Over the past few months we have been working with our partners to define the main guidelines of the Lab 8.7 experiments. This has enabled us, among other things, to carry out thorough preparatory work for the projects that will start in 2021. RHSF has also applied to the French Development Agency (AFD) for funding over three years (December 2021 to November 2024) for two Lab 8.7 experiments, one in industry in Malaysia and the other in agriculture in Costa Rica. AFD’s response will be known in July. In addition, we have developed and shared a RHSF reference framework that will allow each stakeholder in the supply chains to act step by step to prevent risks. Based on existing frameworks, the Duty of Care Act, RHSF’s field experience and the operational questions of Lab 8.7 companies, this RHSF framework is available to all stakeholders. We share what we do and we ask the different stakeholders to bring their point of view, in a spirit of co-construction. It is a kind of ‘open source’ for the common good. We are now working to get the leaders of large companies to be “pathfinders” by committing themselves on the basis of this document to implement a sincere and coherent policy for the prevention of forced labour and child labour.

In addition to this work at the highest political level in France, you have deployed actions at the international level with the International Labour Organisation (ILO)…

We have worked with the ILO for many years. In 2020, our partnership was formalised through joint work.

RHSF and the ILO produced a report that provides a qualitative analysis of companies’ policies to prevent the risk of child labour, a summary of the challenges they face, and recommendations. This study is in fact the starting point for the reference framework we have just mentioned.

The second action that links us to the ILO is an international cartoon competition. The aim here is to turn the pen into a weapon against forced labour and child labour. We received more than 400 cartoons from artists from over 60 countries. The results of the competition will be known during the summer, following a public vote on social networks. The exhibition resulting from the competition will be open to all: employers, employees, consumers…

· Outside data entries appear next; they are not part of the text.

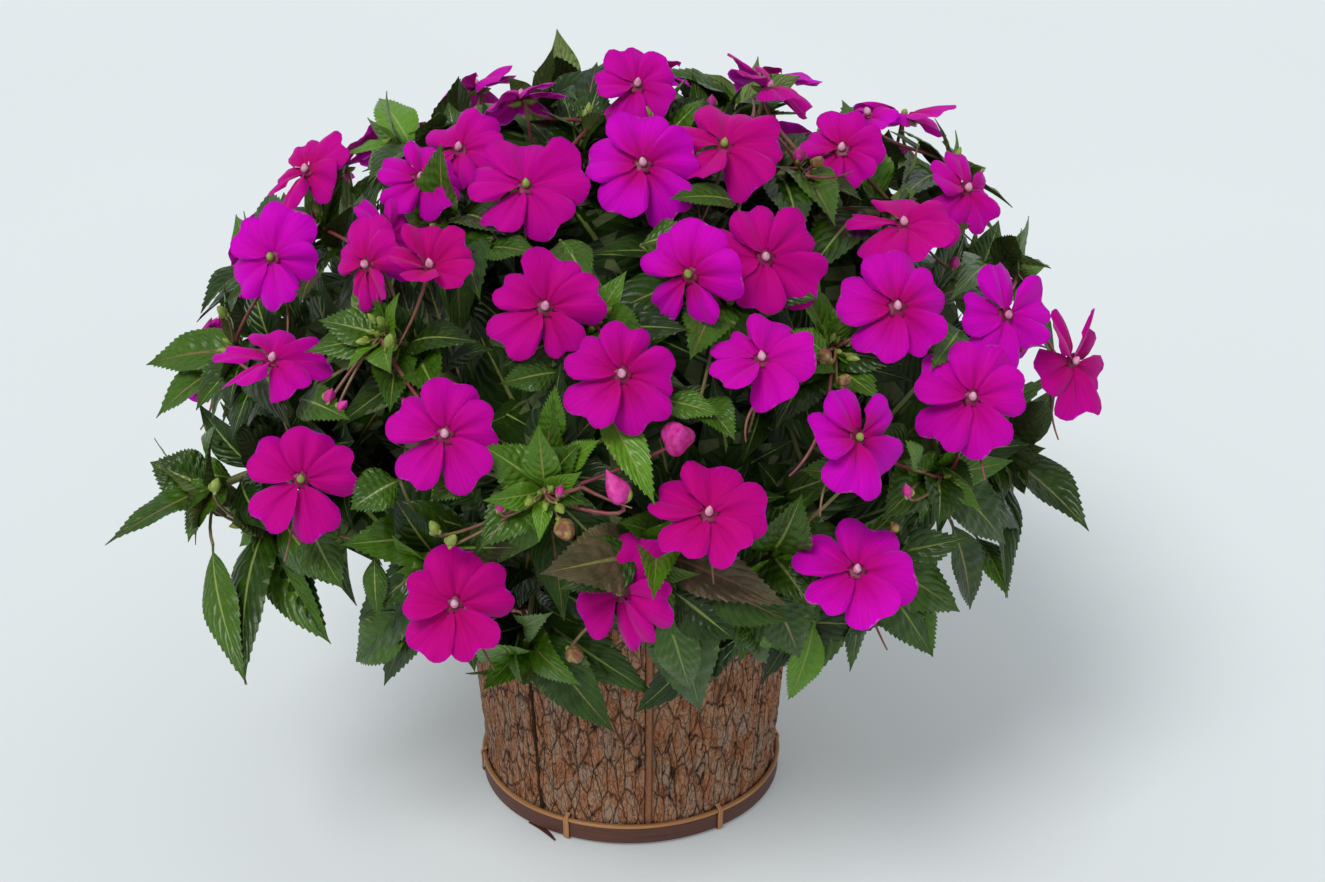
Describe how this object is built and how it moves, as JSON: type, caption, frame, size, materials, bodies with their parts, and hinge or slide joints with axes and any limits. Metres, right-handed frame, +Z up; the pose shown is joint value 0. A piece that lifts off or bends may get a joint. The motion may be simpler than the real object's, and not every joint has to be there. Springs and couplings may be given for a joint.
{
  "type": "potted flowering plant",
  "caption": "New Guinea impatiens in full bloom: a mound of toothed leaves and magenta flowers in a nursery pot inside a round bark planter with a cane hoop.",
  "frame": {"origin": "middle of the underside of the planter's base disc, at floor level", "axes": "+Z up, -Y towards the side that the picture shows"},
  "size_m": [0.5112, 0.4886, 0.4358],
  "materials": {
    "bark": "rough fissured bark",
    "dark_cane": "dark stained split cane, satin",
    "pale_cane": "light split cane, satin",
    "timber": "raw sawn timber",
    "nursery_plastic": "matt black moulded plastic",
    "soil": "damp peat compost",
    "leaf": "glossy dark green leaf",
    "petal": "soft satin magenta petal"
  },
  "bodies": {
    "root": {"bark_stave_1": "bark", "bark_stave_2": "bark", "bark_stave_3": "bark", "bark_stave_4": "bark", "bark_stave_5": "bark", "bark_stave_6": "bark", "bark_stave_7": "bark", "base_disc": "timber", "bloom_spray_01": "petal", "bloom_spray_02": "petal", "bloom_spray_03": "petal", "bloom_spray_04": "petal", "bloom_spray_05": "petal", "bloom_spray_06": "petal", "bloom_spray_07": "petal", "bloom_spray_08": "petal", "bloom_spray_09": "petal", "bloom_spray_10": "petal", "bloom_spray_11": "petal", "bloom_spray_12": "petal", "bloom_spray_13": "petal", "bloom_spray_14": "petal", "bloom_spray_15": "petal", "bloom_spray_16": "petal", "bloom_spray_17": "petal", "bloom_spray_18": "petal", "bloom_spray_19": "petal", "bloom_spray_20": "petal", "bloom_spray_21": "petal", "bloom_spray_22": "petal", "bloom_spray_23": "petal", "bloom_spray_24": "petal", "bloom_spray_25": "petal", "bloom_spray_26": "petal", "bloom_spray_27": "petal", "bloom_spray_28": "petal", "hoop_bead": "pale_cane", "hoop_strip": "dark_cane", "hoop_tail": "dark_cane", "hoop_tie_1": "pale_cane", "hoop_tie_2": "pale_cane", "hoop_tie_3": "pale_cane", "hoop_tie_4": "pale_cane", "hoop_tie_5": "pale_cane", "hoop_tie_6": "pale_cane", "leafy_stem_01": "leaf", "leafy_stem_02": "leaf", "leafy_stem_03": "leaf", "leafy_stem_04": "leaf", "leafy_stem_05": "leaf", "leafy_stem_06": "leaf", "leafy_stem_07": "leaf", "leafy_stem_08": "leaf", "leafy_stem_09": "leaf", "leafy_stem_10": "leaf", "leafy_stem_11": "leaf", "leafy_stem_12": "leaf", "nursery_pot": "nursery_plastic", "rim_ring": "timber", "soil": "soil"}
  },
  "joints": []
}
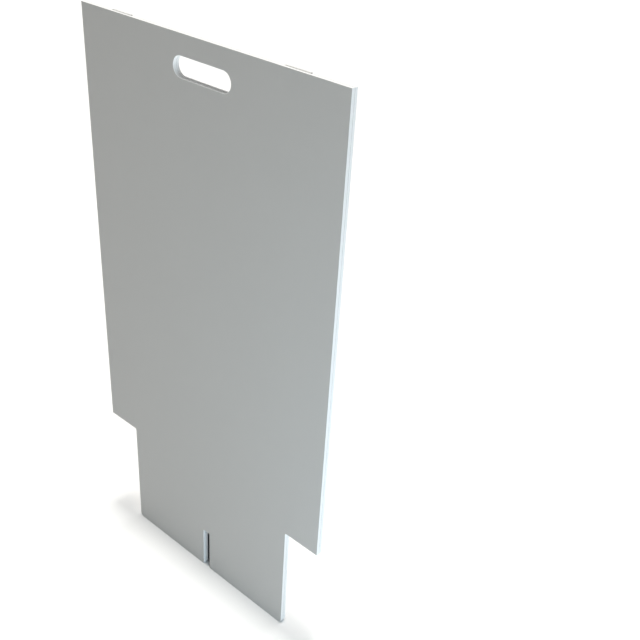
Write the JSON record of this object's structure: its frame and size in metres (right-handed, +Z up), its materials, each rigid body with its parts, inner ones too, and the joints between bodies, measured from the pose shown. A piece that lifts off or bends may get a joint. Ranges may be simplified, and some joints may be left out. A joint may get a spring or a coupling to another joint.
{
  "type": "sandwich board",
  "caption": "Folding sandwich board with hinged white boards, hand grips, narrowed feet and foot slots for a cross brace, closed and standing.",
  "frame": {"origin": "on the ground, under the middle of the closed and stowed board", "axes": "+X to the right seen from the front, +Y to the back, +Z up"},
  "size_m": [0.61, 0.0308, 1.1446],
  "materials": {
    "board_white": "smooth expanded plastic sheet, satin-matte, cut edges plain",
    "hinge_white": "white powder coat",
    "pin_steel": "bright drawn steel",
    "screw_zinc": "zinc plated",
    "brace_grey": "charcoal expanded plastic sheet, matte",
    "tape_black": "woven hook and loop tape"
  },
  "bodies": {
    "front": {"front_board": "board_white", "left_hinge_front_leaf": "hinge_white", "right_hinge_front_leaf": "hinge_white", "left_hinge_pin": "pin_steel", "right_hinge_pin": "pin_steel", "left_hinge_front_screw_1": "screw_zinc", "left_hinge_front_screw_2": "screw_zinc", "left_hinge_front_screw_3": "screw_zinc", "right_hinge_front_screw_1": "screw_zinc", "right_hinge_front_screw_2": "screw_zinc", "right_hinge_front_screw_3": "screw_zinc"},
    "rear": {"rear_board": "board_white", "left_hinge_rear_leaf": "hinge_white", "right_hinge_rear_leaf": "hinge_white", "low_loop_tape": "tape_black", "high_loop_tape": "tape_black", "left_hinge_rear_screw_1": "screw_zinc", "left_hinge_rear_screw_2": "screw_zinc", "left_hinge_rear_screw_3": "screw_zinc", "right_hinge_rear_screw_1": "screw_zinc", "right_hinge_rear_screw_2": "screw_zinc", "right_hinge_rear_screw_3": "screw_zinc"},
    "brace": {"cross_brace": "brace_grey", "low_hook_tape": "tape_black", "high_hook_tape": "tape_black"}
  },
  "joints": [
    {"name": "fold", "type": "hinge", "parent": "front", "child": "rear", "pos_m": [0, -0.009, 1.143], "axis": [1, 0, 0], "range_deg": [0, 24]},
    {"name": "brace_lift_off", "type": "slide", "parent": "rear", "child": "brace", "axis": [0, 1, 0], "range_m": [0, 0.08]}
  ]
}
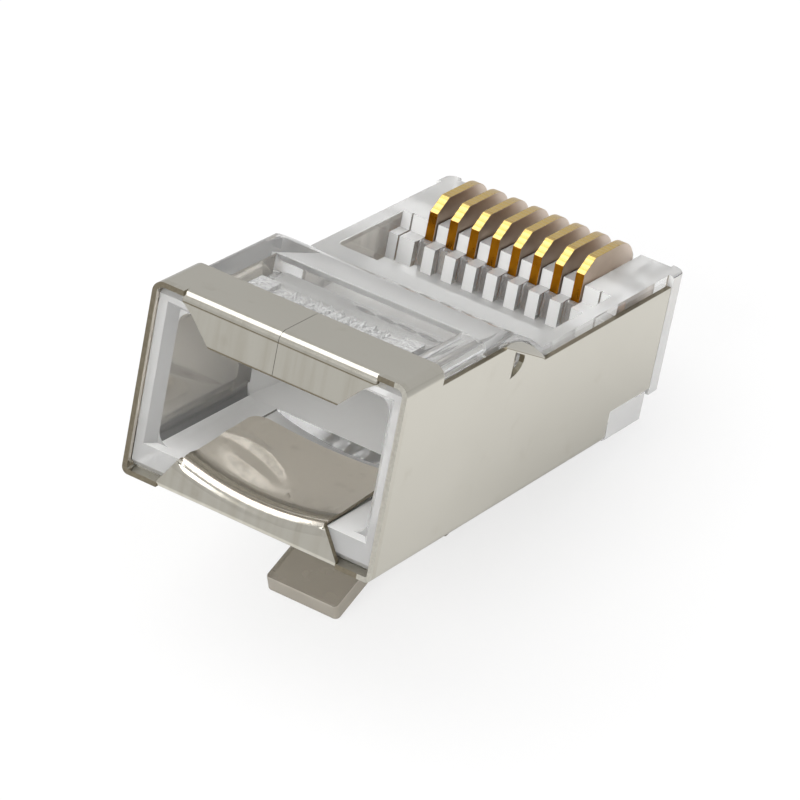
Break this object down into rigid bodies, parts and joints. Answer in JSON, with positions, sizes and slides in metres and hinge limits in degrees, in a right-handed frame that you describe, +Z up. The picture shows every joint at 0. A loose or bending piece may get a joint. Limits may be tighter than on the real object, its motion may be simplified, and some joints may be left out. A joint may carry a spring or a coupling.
{
  "type": "shielded modular plug",
  "caption": "Shielded modular plug before crimping: clear moulded housing, folded metal shield, gold contact blades and a latch lever below.",
  "frame": {"origin": "centre of the bounding box on the surface that the plug rests on", "axes": "+Z up, +X across the plug, +Y towards the nose, which dips about 17 degrees because the plug rests on its latch tip and nose-side knee"},
  "size_m": [0.0116, 0.024, 0.0153],
  "materials": {
    "clear_plastic": "clear polished polycarbonate",
    "nickel_sheet": "nickel plated sheet, satin",
    "gold_contact": "gold plated copper alloy"
  },
  "bodies": {
    "plug_body": {"housing": "clear_plastic", "shield": "nickel_sheet"},
    "latch": {"latch_lever": "clear_plastic"},
    "contact_1": {"contact_1": "gold_contact"},
    "contact_2": {"contact_2": "gold_contact"},
    "contact_3": {"contact_3": "gold_contact"},
    "contact_4": {"contact_4": "gold_contact"},
    "contact_5": {"contact_5": "gold_contact"},
    "contact_6": {"contact_6": "gold_contact"},
    "contact_7": {"contact_7": "gold_contact"},
    "contact_8": {"contact_8": "gold_contact"}
  },
  "joints": [
    {"name": "latch_flex", "type": "hinge", "parent": "plug_body", "child": "latch", "pos_m": [0, 0.00925, 0.00118], "axis": [-1, 0, 0], "range_deg": [0, 10], "stiffness_Nm_per_rad": 0.4},
    {"name": "contact_1_crimp", "type": "slide", "parent": "plug_body", "child": "contact_1", "axis": [0, -0.2969, -0.9549], "range_m": [0, 0.00163]},
    {"name": "contact_2_crimp", "type": "slide", "parent": "plug_body", "child": "contact_2", "axis": [0, -0.2969, -0.9549], "range_m": [0, 0.00163]},
    {"name": "contact_3_crimp", "type": "slide", "parent": "plug_body", "child": "contact_3", "axis": [0, -0.2969, -0.9549], "range_m": [0, 0.00163]},
    {"name": "contact_4_crimp", "type": "slide", "parent": "plug_body", "child": "contact_4", "axis": [0, -0.2969, -0.9549], "range_m": [0, 0.00163]},
    {"name": "contact_5_crimp", "type": "slide", "parent": "plug_body", "child": "contact_5", "axis": [0, -0.2969, -0.9549], "range_m": [0, 0.00163]},
    {"name": "contact_6_crimp", "type": "slide", "parent": "plug_body", "child": "contact_6", "axis": [0, -0.2969, -0.9549], "range_m": [0, 0.00163]},
    {"name": "contact_7_crimp", "type": "slide", "parent": "plug_body", "child": "contact_7", "axis": [0, -0.2969, -0.9549], "range_m": [0, 0.00163]},
    {"name": "contact_8_crimp", "type": "slide", "parent": "plug_body", "child": "contact_8", "axis": [0, -0.2969, -0.9549], "range_m": [0, 0.00163]}
  ]
}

Working with the ILO is exciting because it involves two complementary visions. The members of the ILO, who are tripartite (governments, companies and trade unions), frame the subject. They have the right words, because they are responsible for writing international laws. We work in the field, with companies: we therefore bring a practical and concrete vision of the issues.

RHSF is more than ever committed to raising public awareness. The “RHSF Movement” initiated in 2020 now has more than 200 members, how can they take an action?

First of all, I would like to thank them for their involvement by our side. Each of us can make a contribution at his or her level. The more people we will be, the more we will succeed in moving the lines and developing lasting and steady solutions. In other words, solutions that will resist crises, such as Covid 19, which we did not expect. Forced labour and child labour can be very close, even at our doorstep.

The reality is complex, so the first thing to do is to understand the issue, without being Manichean. Our members – but also all consumers and citizens – can get information on our website, where we offer many tools to understand forced labour and child labour. Each of them can also follow our different actions, relay our missions and achievements on social networks.

The second point I would like to stress is that it is difficult to fight forced labour and child labour, because the situations are embedded in our production chains, invisible to consumers and inextricable for the workers. Joining the “RHSF Movement” means being part of the people who stand up, who decide not to rely on the misery of others for their daily consumption. Our ambition, with you, is that every child can dream about the future and that everyone can work with dignity here and there, at the other end of the world.